1. A Hindu wife, whether married before or after the commencement of this Act, shall be entitled to be maintained after the death of her husband by her father-in-law:
Provided and to the extent that she is unable to maintain herself out of her own earnings or other property or, where she has no property of her own, is unable to obtain maintenance-
(a) From the estate of her husband or her father or mother, or
(b) From her son or daughter, if any, or his or her estate.


2. Any obligation under sub-section (1) shall not be enforceable if the father-in-law has no means to do so from any coparcenary property in his possession out of which the daughter-in-law has not obtained any share, and any such obligation shall cease on the remarriage of the daughter-in-law.
A V Vishal (Expert) 09 November 2009
The common belief that under Hindu personal law, the daughter has equal rights with the son, is because of
Section 10 of the Hindu Succession Act, 1956 which unequivocally declares that property is to be distributed equally among class I heirs as specified in the Schedule (which lays down daughters, mothers and widows as class I heirs). But nothing could be further from the truth.
Under the customary Hindu law and the concept of mitakshara coparcenary property, a Hindu undivided
family consists of a common ancestor and all his lineal male descendants, together with wives or widows and unmarried daughters. A Hindu joint family is a unit and is represented by the karta or head.

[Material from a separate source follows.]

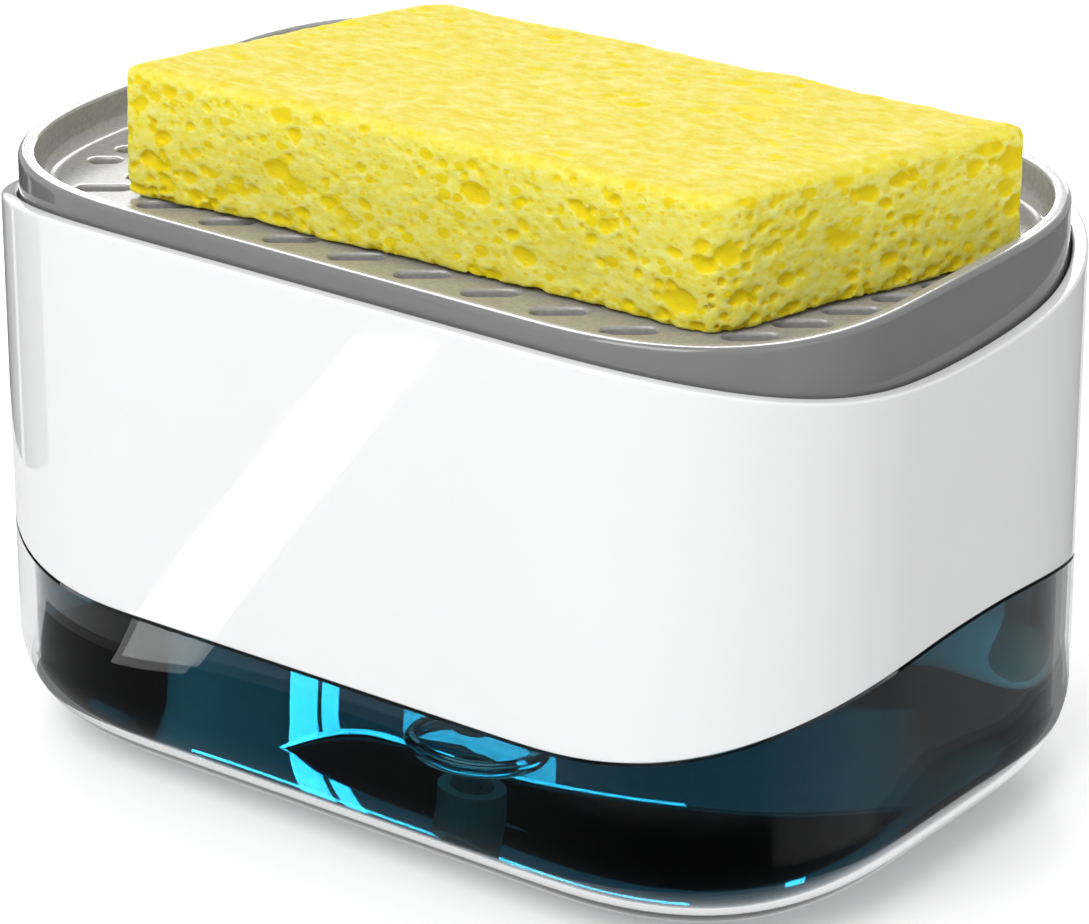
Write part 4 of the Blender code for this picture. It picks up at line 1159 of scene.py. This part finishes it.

A coparcenary is a narrower body of people within a joint family, and is crucial to the inheritance of property under Hindu law. A coparcenary comprises of the father and his three male lineal descendants. A
coparcener has an interest by birth in the property of the joint family. This interest is not a quantified one; it changes with births and deaths within the family. Every coparcener has the right to be in joint possession and enjoyment of joint family property. A coparcener also has the right to claim partition, to get his interest individualized and separated. However, the person's separate interest becomes communal property again on the birth of a son who acquires an equal interest in the property. On a coparcener's death, his interest passes to the other coparceners. Women, be they daughters, mothers or widows, were not part of the coparcenary and could not claim partition.
The Hindu Succession Act retained the coparcenary. In fact, Section 6 specifically declares that on death, the interest of a male Hindu in mitakshara coparcenary property shall devolve by survivorship to other members of the coparcenary, and not by succession under the act. However, it laid down that the separate share of the deceased, computed through the device of a deemed partition just before his death, would devolve according to the succession act.
The act did not clearly spell out the implications of exclusion from membership to the coparcenary in respect Sharing the mood of inheritance of property. Thus, if a Hindu male died leaving a widow, a son and a daughter, then, according to Section 6 of the act, there will be deemed to be a partition just before the death of the person. In this, the
father, mother and son each gets an equal one-third share of the property. The father's half will be shared equally by his widow, son and daughter as his class I heirs. In effect, therefore, the daughter gets a share which is much smaller than that of the son, who gets his own one-third share from the deemed partition as a coparcener and an additional one-third from the share of his father. The privileged right by birth of sons in joint family property has been considered sacred and inviolate. It has also played a major role in the preference for sons in Indian society.